# Written problem
Give the entries again, word for word.
* BEGIN Record extracts *
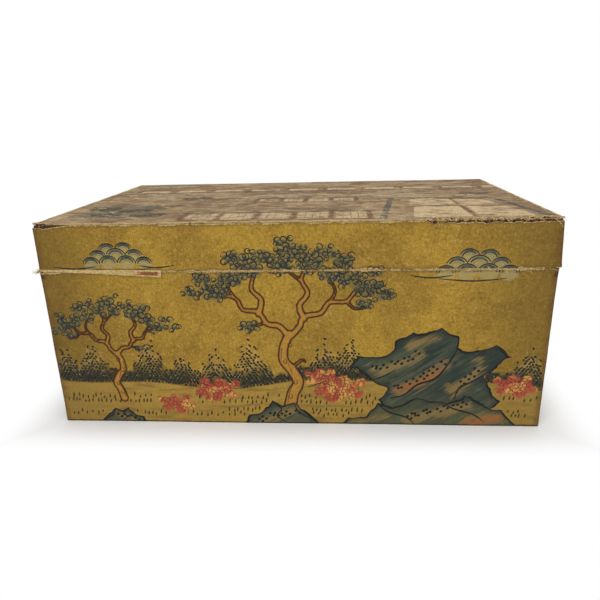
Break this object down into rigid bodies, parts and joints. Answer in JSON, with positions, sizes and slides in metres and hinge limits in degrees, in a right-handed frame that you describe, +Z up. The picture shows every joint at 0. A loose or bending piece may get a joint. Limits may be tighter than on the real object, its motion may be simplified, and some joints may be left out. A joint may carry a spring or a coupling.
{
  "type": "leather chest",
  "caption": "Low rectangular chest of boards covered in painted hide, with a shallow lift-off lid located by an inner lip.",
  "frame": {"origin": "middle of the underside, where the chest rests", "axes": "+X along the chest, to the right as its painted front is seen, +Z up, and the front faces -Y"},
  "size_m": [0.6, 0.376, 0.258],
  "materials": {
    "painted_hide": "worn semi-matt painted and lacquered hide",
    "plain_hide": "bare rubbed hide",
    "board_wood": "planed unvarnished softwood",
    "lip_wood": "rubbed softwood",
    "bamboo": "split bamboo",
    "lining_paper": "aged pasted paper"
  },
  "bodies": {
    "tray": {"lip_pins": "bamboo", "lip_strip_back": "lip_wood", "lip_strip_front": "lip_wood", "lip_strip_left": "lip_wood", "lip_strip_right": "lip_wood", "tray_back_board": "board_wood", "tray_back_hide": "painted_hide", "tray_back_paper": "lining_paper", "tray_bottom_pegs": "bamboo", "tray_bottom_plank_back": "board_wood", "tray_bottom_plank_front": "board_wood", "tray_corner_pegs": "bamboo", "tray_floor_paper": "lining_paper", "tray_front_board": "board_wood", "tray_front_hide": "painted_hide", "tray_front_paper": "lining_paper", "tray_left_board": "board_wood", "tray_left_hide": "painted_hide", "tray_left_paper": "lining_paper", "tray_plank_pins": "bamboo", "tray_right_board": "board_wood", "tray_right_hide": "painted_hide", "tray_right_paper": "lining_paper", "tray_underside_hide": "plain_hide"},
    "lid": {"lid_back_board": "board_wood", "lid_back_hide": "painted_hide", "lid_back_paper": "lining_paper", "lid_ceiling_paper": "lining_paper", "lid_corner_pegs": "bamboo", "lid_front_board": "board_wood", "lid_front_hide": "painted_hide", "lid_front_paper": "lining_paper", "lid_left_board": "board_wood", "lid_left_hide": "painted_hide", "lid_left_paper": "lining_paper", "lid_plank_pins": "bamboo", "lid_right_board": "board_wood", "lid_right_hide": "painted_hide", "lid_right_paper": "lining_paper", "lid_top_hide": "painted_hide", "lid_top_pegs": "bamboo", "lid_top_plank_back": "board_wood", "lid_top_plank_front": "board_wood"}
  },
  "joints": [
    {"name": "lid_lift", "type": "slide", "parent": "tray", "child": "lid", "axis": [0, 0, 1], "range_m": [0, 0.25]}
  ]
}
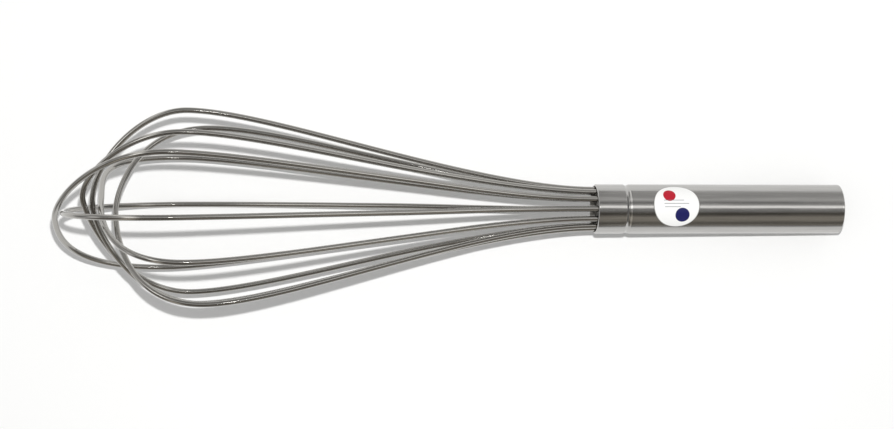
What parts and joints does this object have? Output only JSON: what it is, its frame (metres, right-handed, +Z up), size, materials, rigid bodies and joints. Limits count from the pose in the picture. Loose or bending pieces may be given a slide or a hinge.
* END Record extracts *
# Answer for the task
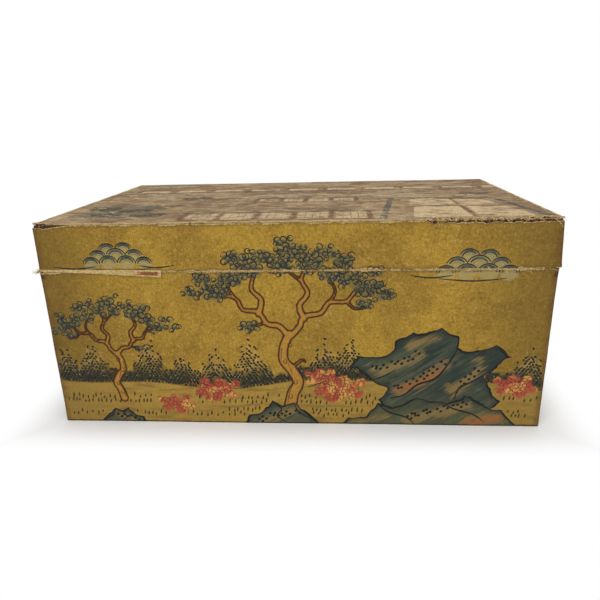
Break this object down into rigid bodies, parts and joints. Answer in JSON, with positions, sizes and slides in metres and hinge limits in degrees, in a right-handed frame that you describe, +Z up. The picture shows every joint at 0. A loose or bending piece may get a joint. Limits may be tighter than on the real object, its motion may be simplified, and some joints may be left out. A joint may carry a spring or a coupling.
{
  "type": "leather chest",
  "caption": "Low rectangular chest of boards covered in painted hide, with a shallow lift-off lid located by an inner lip.",
  "frame": {"origin": "middle of the underside, where the chest rests", "axes": "+X along the chest, to the right as its painted front is seen, +Z up, and the front faces -Y"},
  "size_m": [0.6, 0.376, 0.258],
  "materials": {
    "painted_hide": "worn semi-matt painted and lacquered hide",
    "plain_hide": "bare rubbed hide",
    "board_wood": "planed unvarnished softwood",
    "lip_wood": "rubbed softwood",
    "bamboo": "split bamboo",
    "lining_paper": "aged pasted paper"
  },
  "bodies": {
    "tray": {"lip_pins": "bamboo", "lip_strip_back": "lip_wood", "lip_strip_front": "lip_wood", "lip_strip_left": "lip_wood", "lip_strip_right": "lip_wood", "tray_back_board": "board_wood", "tray_back_hide": "painted_hide", "tray_back_paper": "lining_paper", "tray_bottom_pegs": "bamboo", "tray_bottom_plank_back": "board_wood", "tray_bottom_plank_front": "board_wood", "tray_corner_pegs": "bamboo", "tray_floor_paper": "lining_paper", "tray_front_board": "board_wood", "tray_front_hide": "painted_hide", "tray_front_paper": "lining_paper", "tray_left_board": "board_wood", "tray_left_hide": "painted_hide", "tray_left_paper": "lining_paper", "tray_plank_pins": "bamboo", "tray_right_board": "board_wood", "tray_right_hide": "painted_hide", "tray_right_paper": "lining_paper", "tray_underside_hide": "plain_hide"},
    "lid": {"lid_back_board": "board_wood", "lid_back_hide": "painted_hide", "lid_back_paper": "lining_paper", "lid_ceiling_paper": "lining_paper", "lid_corner_pegs": "bamboo", "lid_front_board": "board_wood", "lid_front_hide": "painted_hide", "lid_front_paper": "lining_paper", "lid_left_board": "board_wood", "lid_left_hide": "painted_hide", "lid_left_paper": "lining_paper", "lid_plank_pins": "bamboo", "lid_right_board": "board_wood", "lid_right_hide": "painted_hide", "lid_right_paper": "lining_paper", "lid_top_hide": "painted_hide", "lid_top_pegs": "bamboo", "lid_top_plank_back": "board_wood", "lid_top_plank_front": "board_wood"}
  },
  "joints": [
    {"name": "lid_lift", "type": "slide", "parent": "tray", "child": "lid", "axis": [0, 0, 1], "range_m": [0, 0.25]}
  ]
}
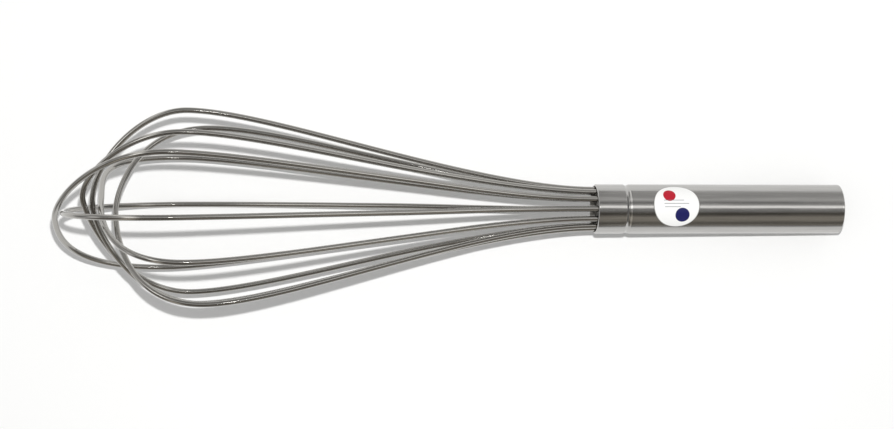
What parts and joints does this object have? Output only JSON: what it is, its frame (metres, right-handed, +Z up), size, materials, rigid bodies and joints. Limits count from the pose in the picture. Loose or bending pieces may be given a slide or a hinge.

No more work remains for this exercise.